Konsequenzen für die Praxis

Der BFH steckt den Anwendungsbereich des § 8 Abs. 2 S. 2 GrEStG ab. Das ist zu begrüßen.

Liegt ein im Wesentlichen konkretisierter Plan vor, sollte geprüft werden, inwieweit eine steuerschädliche, gesellschaftsinterne Bindung daran bereits besteht.

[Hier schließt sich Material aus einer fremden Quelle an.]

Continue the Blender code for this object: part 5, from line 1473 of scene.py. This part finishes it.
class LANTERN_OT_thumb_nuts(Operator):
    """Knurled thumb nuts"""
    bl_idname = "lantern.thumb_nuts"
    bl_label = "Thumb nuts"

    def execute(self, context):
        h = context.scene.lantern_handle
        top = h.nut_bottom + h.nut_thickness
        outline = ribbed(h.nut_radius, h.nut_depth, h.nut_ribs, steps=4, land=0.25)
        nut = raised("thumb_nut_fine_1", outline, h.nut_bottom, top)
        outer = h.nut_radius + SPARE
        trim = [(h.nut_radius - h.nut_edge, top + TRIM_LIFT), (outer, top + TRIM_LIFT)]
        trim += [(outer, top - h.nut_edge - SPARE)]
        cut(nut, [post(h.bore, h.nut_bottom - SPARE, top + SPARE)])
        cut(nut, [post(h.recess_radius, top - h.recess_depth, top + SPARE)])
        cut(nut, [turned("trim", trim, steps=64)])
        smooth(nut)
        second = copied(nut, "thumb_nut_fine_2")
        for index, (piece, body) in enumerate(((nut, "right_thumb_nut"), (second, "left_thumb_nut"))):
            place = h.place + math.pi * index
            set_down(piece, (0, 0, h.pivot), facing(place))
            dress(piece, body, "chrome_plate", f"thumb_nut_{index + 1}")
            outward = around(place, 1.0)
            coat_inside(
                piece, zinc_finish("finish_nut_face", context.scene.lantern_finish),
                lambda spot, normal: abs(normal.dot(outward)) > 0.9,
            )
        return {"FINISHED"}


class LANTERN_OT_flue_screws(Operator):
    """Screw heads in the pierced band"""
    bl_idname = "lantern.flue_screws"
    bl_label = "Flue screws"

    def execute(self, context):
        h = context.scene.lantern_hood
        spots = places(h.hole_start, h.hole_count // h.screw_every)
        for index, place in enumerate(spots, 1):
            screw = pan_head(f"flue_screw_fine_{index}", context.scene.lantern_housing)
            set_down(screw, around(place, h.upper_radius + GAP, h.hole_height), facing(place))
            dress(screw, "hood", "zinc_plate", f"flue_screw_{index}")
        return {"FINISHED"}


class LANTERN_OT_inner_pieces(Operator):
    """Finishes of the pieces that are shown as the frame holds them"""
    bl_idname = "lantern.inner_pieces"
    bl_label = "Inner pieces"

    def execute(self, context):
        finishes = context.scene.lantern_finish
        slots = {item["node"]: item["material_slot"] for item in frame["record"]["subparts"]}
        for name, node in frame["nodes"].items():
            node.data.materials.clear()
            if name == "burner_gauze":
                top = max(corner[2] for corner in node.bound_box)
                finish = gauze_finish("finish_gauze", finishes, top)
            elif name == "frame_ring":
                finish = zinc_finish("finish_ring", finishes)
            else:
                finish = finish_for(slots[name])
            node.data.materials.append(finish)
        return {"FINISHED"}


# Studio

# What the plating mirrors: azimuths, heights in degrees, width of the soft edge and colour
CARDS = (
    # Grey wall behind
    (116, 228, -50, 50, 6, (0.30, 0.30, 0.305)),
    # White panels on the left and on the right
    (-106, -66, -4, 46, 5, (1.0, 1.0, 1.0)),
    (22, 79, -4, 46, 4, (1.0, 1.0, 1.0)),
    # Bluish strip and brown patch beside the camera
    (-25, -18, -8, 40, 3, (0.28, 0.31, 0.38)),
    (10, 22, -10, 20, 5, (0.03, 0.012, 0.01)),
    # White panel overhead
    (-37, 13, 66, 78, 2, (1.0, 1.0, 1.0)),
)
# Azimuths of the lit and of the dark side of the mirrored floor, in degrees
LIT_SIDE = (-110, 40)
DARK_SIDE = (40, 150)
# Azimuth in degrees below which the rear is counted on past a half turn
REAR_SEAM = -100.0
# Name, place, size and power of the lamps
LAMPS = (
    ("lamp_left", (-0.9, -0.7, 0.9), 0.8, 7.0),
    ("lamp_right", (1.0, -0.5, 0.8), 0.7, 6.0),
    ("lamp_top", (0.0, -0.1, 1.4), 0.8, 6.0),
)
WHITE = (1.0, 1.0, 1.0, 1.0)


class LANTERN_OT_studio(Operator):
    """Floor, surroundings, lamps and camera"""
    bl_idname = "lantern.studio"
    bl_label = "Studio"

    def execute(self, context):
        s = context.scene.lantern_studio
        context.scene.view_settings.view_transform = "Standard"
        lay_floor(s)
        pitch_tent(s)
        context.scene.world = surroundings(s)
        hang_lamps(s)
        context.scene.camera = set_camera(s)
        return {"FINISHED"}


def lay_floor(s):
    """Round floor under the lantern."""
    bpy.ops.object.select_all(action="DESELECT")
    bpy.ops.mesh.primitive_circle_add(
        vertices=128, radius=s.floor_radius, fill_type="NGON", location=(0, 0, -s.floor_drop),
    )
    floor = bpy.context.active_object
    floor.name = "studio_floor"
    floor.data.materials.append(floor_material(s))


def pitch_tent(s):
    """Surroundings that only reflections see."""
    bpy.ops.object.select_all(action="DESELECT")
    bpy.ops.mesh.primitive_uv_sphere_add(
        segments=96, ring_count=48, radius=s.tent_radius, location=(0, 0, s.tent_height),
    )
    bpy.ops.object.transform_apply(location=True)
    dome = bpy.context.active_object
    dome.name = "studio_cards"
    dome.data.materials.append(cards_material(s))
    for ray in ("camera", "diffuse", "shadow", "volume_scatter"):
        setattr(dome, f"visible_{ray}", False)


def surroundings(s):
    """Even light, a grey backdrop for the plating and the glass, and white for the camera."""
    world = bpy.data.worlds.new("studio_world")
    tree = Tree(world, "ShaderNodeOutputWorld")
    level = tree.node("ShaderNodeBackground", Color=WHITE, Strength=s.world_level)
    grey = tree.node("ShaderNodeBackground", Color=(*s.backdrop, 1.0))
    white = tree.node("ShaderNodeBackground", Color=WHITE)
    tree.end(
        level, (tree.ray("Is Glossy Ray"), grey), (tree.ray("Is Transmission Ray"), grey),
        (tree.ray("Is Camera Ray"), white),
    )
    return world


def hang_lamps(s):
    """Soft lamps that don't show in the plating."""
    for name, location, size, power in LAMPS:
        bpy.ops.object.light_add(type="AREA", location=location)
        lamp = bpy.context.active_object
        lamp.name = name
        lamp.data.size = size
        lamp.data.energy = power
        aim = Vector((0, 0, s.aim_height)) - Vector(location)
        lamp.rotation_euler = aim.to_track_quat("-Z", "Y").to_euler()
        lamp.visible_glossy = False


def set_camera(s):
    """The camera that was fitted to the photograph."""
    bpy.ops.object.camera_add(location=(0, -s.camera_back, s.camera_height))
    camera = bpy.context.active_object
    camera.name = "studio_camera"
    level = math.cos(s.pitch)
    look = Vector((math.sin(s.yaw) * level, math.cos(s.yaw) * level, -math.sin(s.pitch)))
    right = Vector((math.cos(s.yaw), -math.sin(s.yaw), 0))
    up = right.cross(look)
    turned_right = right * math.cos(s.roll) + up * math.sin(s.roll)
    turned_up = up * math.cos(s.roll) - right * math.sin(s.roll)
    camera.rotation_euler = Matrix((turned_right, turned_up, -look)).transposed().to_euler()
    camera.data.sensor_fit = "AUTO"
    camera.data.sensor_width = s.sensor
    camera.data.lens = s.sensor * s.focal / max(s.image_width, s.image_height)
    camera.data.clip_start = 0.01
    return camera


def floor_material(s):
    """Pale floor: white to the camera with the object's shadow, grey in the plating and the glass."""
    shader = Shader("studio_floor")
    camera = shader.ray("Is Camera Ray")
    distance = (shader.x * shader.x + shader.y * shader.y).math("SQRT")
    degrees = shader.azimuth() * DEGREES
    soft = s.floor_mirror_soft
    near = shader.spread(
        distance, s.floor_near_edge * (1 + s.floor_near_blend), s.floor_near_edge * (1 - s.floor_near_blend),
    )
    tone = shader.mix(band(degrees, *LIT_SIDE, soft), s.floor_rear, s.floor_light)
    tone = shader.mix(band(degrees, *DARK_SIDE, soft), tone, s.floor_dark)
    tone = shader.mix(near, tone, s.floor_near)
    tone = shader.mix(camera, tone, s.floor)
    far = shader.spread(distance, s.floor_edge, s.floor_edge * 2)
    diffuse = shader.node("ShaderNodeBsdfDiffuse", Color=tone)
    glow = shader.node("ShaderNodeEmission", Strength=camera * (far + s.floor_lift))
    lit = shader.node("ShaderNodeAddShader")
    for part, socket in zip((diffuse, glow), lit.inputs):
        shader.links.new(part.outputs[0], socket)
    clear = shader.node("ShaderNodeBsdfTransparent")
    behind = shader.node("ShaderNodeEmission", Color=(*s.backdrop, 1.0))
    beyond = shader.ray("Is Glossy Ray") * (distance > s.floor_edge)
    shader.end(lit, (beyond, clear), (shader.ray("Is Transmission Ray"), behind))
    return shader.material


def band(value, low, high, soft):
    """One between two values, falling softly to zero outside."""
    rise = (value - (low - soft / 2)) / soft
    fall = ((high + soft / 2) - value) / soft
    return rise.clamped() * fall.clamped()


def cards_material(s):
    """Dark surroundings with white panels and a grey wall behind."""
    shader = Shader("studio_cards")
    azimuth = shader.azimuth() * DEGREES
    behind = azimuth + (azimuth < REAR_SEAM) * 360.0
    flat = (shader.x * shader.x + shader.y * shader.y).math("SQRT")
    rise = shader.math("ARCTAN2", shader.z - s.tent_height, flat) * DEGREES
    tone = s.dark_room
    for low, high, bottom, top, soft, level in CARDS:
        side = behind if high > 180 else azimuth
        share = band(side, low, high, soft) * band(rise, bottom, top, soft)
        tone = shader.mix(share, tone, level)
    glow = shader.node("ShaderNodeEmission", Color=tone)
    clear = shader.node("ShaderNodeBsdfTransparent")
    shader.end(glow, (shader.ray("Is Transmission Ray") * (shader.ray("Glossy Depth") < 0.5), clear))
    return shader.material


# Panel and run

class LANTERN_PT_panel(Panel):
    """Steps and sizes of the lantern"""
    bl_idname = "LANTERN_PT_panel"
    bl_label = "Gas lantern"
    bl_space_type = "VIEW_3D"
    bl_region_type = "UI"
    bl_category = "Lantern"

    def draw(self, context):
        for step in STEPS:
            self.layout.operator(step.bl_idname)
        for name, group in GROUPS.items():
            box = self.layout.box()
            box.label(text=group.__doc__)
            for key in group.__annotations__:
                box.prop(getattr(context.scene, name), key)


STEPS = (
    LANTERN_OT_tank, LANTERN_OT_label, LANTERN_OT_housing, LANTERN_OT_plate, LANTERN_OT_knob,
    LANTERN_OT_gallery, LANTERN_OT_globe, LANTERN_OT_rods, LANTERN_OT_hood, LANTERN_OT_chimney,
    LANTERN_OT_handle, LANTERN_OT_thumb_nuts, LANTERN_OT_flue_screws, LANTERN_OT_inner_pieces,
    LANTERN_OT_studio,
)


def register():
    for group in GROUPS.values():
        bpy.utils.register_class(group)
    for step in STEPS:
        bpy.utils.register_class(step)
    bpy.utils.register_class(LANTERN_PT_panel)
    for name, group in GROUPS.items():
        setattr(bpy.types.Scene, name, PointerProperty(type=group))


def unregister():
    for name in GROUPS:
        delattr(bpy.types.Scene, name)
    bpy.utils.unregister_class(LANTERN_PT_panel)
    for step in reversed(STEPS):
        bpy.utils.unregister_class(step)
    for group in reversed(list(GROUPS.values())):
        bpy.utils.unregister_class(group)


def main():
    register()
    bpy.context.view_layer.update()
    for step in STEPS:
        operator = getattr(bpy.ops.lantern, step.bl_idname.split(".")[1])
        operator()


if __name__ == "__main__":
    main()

Im vorliegenden Fall wurde die Bindung durch die konkrete Bauverpflichtung aus dem Grundstückskaufvertrag, durch die bereits geschlossenen Mietverträge und durch die erteilte Baugenehmigung (trotz Auflagen) bejaht, auch wenn im Zeitpunkt des Gesellschafter­wechsels noch kein Bauvertrag selbst vorlag.

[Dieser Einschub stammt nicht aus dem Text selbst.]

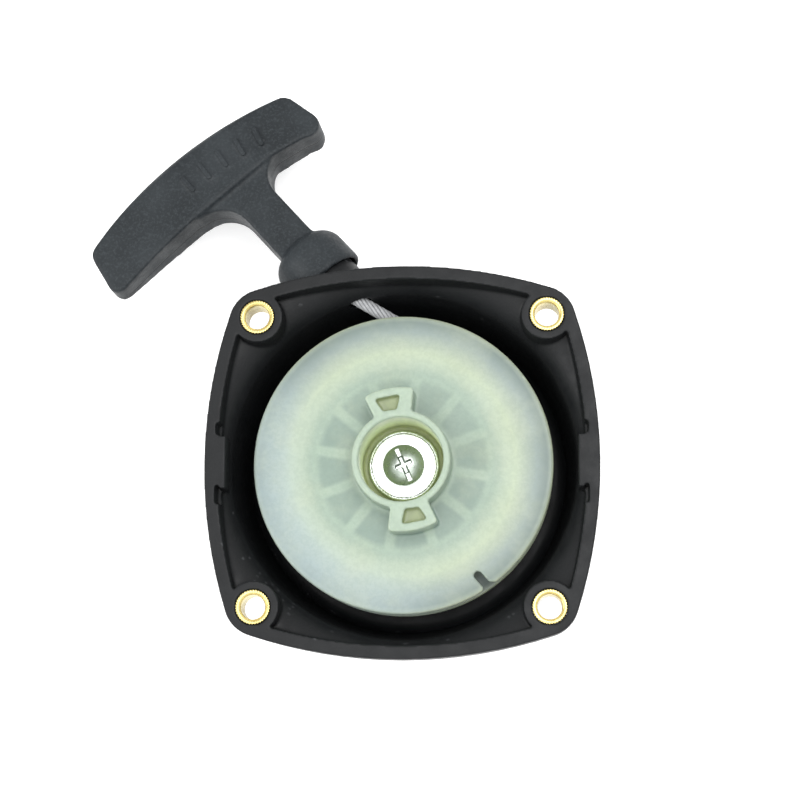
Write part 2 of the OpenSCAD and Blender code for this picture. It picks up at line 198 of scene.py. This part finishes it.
# ---------------------------------------------------------------- material helpers
class Look:
    """One node material: a Principled shader and the few helpers that its pattern needs. Lengths are in
    metres unless mm is named."""

    def __init__(self, name):
        self.material = bpy.data.materials.new(name)
        self.material.use_nodes = True
        self.tree = self.material.node_tree
        self.shader = self.tree.nodes["Principled BSDF"]
        self.place = self.node("ShaderNodeTexCoord").outputs["Object"]

    def put(self, socket, value):
        """Links an output to a socket, or sets the socket to a plain value."""
        if isinstance(value, bpy.types.NodeSocket):
            self.tree.links.new(value, socket)
        else:
            socket.default_value = value

    def put_named(self, node, values):
        """Puts each value into the input of its name, in which _ stands for a space."""
        for key, value in values.items():
            self.put(node.inputs[key.replace("_", " ")], value)

    def node(self, kind, **values):
        """A new node with values put into its inputs."""
        node = self.tree.nodes.new(kind)
        self.put_named(node, values)
        return node

    def set(self, **values):
        """Puts values into the shader's own inputs."""
        self.put_named(self.shader, values)

    def noise(self, scale, detail=3, roughness=0.6):
        node = self.node("ShaderNodeTexNoise", Vector=self.place, Scale=scale)
        self.put_named(node, {"Detail": detail, "Roughness": roughness})
        return node.outputs["Fac"]

    def maths(self, operation, a, b=0.0):
        node = self.node("ShaderNodeMath")
        node.operation = operation
        self.put(node.inputs[0], a)
        self.put(node.inputs[1], b)
        return node.outputs[0]

    def vector_maths(self, operation, a, b):
        node = self.node("ShaderNodeVectorMath")
        node.operation = operation
        self.put(node.inputs[0], a)
        self.put(node.inputs[1], b)
        return node.outputs

    def product(self, *values):
        result = values[0]
        for value in values[1:]:
            result = self.maths("MULTIPLY", result, value)
        return result

    def fit(self, value, low, high, to_low=0.0, to_high=1.0):
        """A smooth step from to_low, where value is low, to to_high, where it is high."""
        node = self.node("ShaderNodeMapRange", Value=value, From_Min=low, From_Max=high)
        self.put_named(node, {"To Min": to_low, "To Max": to_high})
        node.interpolation_type = "SMOOTHSTEP"
        return node.outputs["Result"]

    def fit_mm(self, value, low, high, to_low=0.0, to_high=1.0):
        """The same for a length, with low and high in mm."""
        return self.fit(value, low * MM, high * MM, to_low, to_high)

    def edges(self, low, high, to_low=0.0, to_high=1.0):
        """The same for the pointiness, which is above 0.5 on edges and below it in corners."""
        pointiness = self.node("ShaderNodeNewGeometry").outputs["Pointiness"]
        return self.fit(pointiness, low, high, to_low, to_high)

    def axes(self):
        """The place's x, y and z."""
        return self.node("ShaderNodeSeparateXYZ", Vector=self.place).outputs

    def radius(self):
        """How far the place is from the reel's axis."""
        x, y, _ = self.axes()
        return self.maths("SQRT", self.maths("ADD", self.product(x, x), self.product(y, y)))

    def along(self, direction, origin=(0, 0, 0)):
        """How far the place lies along a direction from an origin in mm."""
        away = self.vector_maths("SUBTRACT", self.place, Vector(origin) * MM)["Vector"]
        return self.vector_maths("DOT_PRODUCT", away, Vector(direction))["Value"]

    def distance(self, *line):
        """How far the place lies to either side of where along() is 0."""
        return self.maths("ABSOLUTE", self.along(*line))

    def mix(self, factor, a, b):
        """The colour a where factor is 0, and b where it is 1."""
        node = self.node("ShaderNodeMix")
        node.data_type = "RGBA"
        self.put(node.inputs["Factor"], factor)
        for socket, value in ((node.inputs[6], a), (node.inputs[7], b)):
            self.put(socket, (*value, 1) if isinstance(value, tuple) else value)
        return node.outputs[2]

    def ramp(self, value, stops):
        """A colour that changes with a length. stops are (length in mm, colour), the shortest first."""
        low, high = stops[0][0], stops[-1][0]
        spot = self.node("ShaderNodeMapRange", Value=value, From_Min=low * MM, From_Max=high * MM)
        node = self.node("ShaderNodeValToRGB", Fac=spot.outputs["Result"])
        elements = node.color_ramp.elements
        for at, colour in stops:
            if at == low:
                stop = elements[0]
            elif at == high:
                stop = elements[-1]
            else:
                stop = elements.new((at - low) / (high - low))
            stop.color = (*colour, 1)
        return node.outputs[0]

    def bump(self, *layers):
        """Stacks (height, strength, distance in mm) layers of bump onto the shader."""
        last = None
        for height, strength, distance in layers:
            node = self.node("ShaderNodeBump", Height=height, Strength=strength, Distance=distance * MM)
            if last:
                self.put(node.inputs["Normal"], last)
            last = node.outputs[0]
        self.set(Normal=last)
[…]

Letztlich sind in derartig gelagerten Fälle die Umstände des Einzelfalls zu würdigen.
 
Da der vorgefasste Plan nur die Bebauung und nicht auch den Gesellschafterwechsel umfassen muss, werden u.U. auch nicht geplante „spontane” Gesellschafterwechsel unter § 8 Abs. 2 S. 2 Alt. 2 GrEStG fallen.

Nach dem BFH ist es ausdrücklich nicht erforderlich, dass die Planverwirklichung nur mit einem Gesell­schaf­ter­­wechsel stattfinden kann. In der Praxis können also Gesellschafterwechsel, bei denen die neu Eintretenden um die Baupläne wissen und sie umsetzen wollen, die aber nicht unbedingt wirtschaftlich notwendig sind (z.B. Neugesellschafter keine weiteren Einlagen leisten), relevant sein.

Nach alle dem sollten Erwerber einer grundstückshaltenden Personengesellschaft prüfen, ob der Erwerb bereits unter § 8 Abs. 2 S. 2 Alt. 2 GrEStG fällt. Auf die Personengesellschaft als Steuerschuldnerin kann dann eine empfindliche Erhöhung der Grunderwerbsteuer zukommen.

Das wird umso mehr Relevanz haben, als dass bei der beschlossenen Share-Deal-Reform ab dem 1. Juli 2021 die Steuerbarkeitsschwelle für § 1 Abs. 2a GrEStG auf 90 Prozent herabgesenkt und die Beobachtungsfrist auf zehn Jahre verlängert wird.